Nordic-Catholic theology uses a wider use of the word "sacrament" than other lutheran churches by considering Baptism, Eucharist, Confirmation, Confession, Holy Matrimony, Unction, and Holy Orders to be Sacraments. Confession as a sacrament is part of Lutheran tradition. It regards a confession of faults to God, followed by the assignment of penance and absolution given by the priest, to be the way the congregation normally obtains forgiveness of sins. The sacrament may be administered in one of two ways: public or private.
Nordic-Catholicism believes that "Marriage is the sacrament which makes a Christian man and woman husband and wife, gives them grace to be faithful to each other and to bring up their children in love and devotion to God." The Church does not recognise civil divorce and requires an annulment before parishioners can remarry. Every diocese has a matrimonial commission that studies each request for marriage by persons who have been divorced. The commission presents its findings and recommendation to the bishop, who makes the final decision. The Church permits divorced people to participate fully in the Mass and to receive the Eucharist.
Liturgical practices
Formal liturgy based on the western Catholic Mass with varying degrees of chanting, the use of organ music, crucifixes, silver chalices, hosts and the use of vestments for Holy Communion has always been characteristic of Lutheran worship.
- Eucharistic vestments.
- Eastward-facing orientation of the priest at the altar, but some priests prefer "facing the people".

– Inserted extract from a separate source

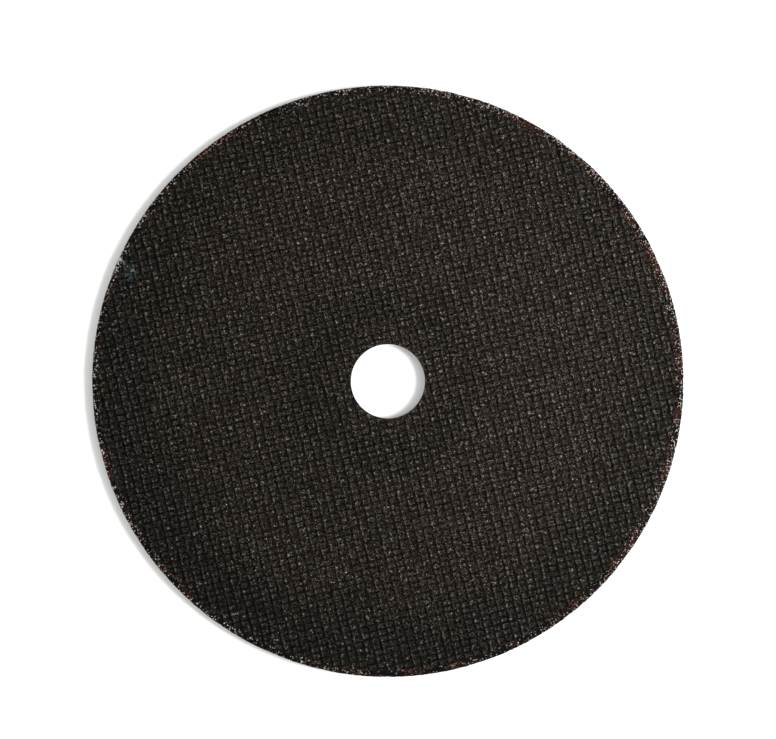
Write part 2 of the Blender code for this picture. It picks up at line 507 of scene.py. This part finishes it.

- Unleavened bread for the Eucharist.
- Mixing of water with the eucharistic wine.
- Incense and candles.
- Eucharistic adoration with a complete eucharistic prayer (i.e. including the epiclesis rather than merely Christ's Words of Institution).
- Genuflection, together with the elevation of the host and chalice.
- Use of altar bells during the elevation (to draw the attention of the congregation during the Words of Institution).
- Use the older "Tridentine" Catholic rite of Mass, in Danish-Norwegian or Latin.
- Use of the Rite of Nidaros in special ceremonies such as Easter, Christmas and high celebrations of the state and the monarchy.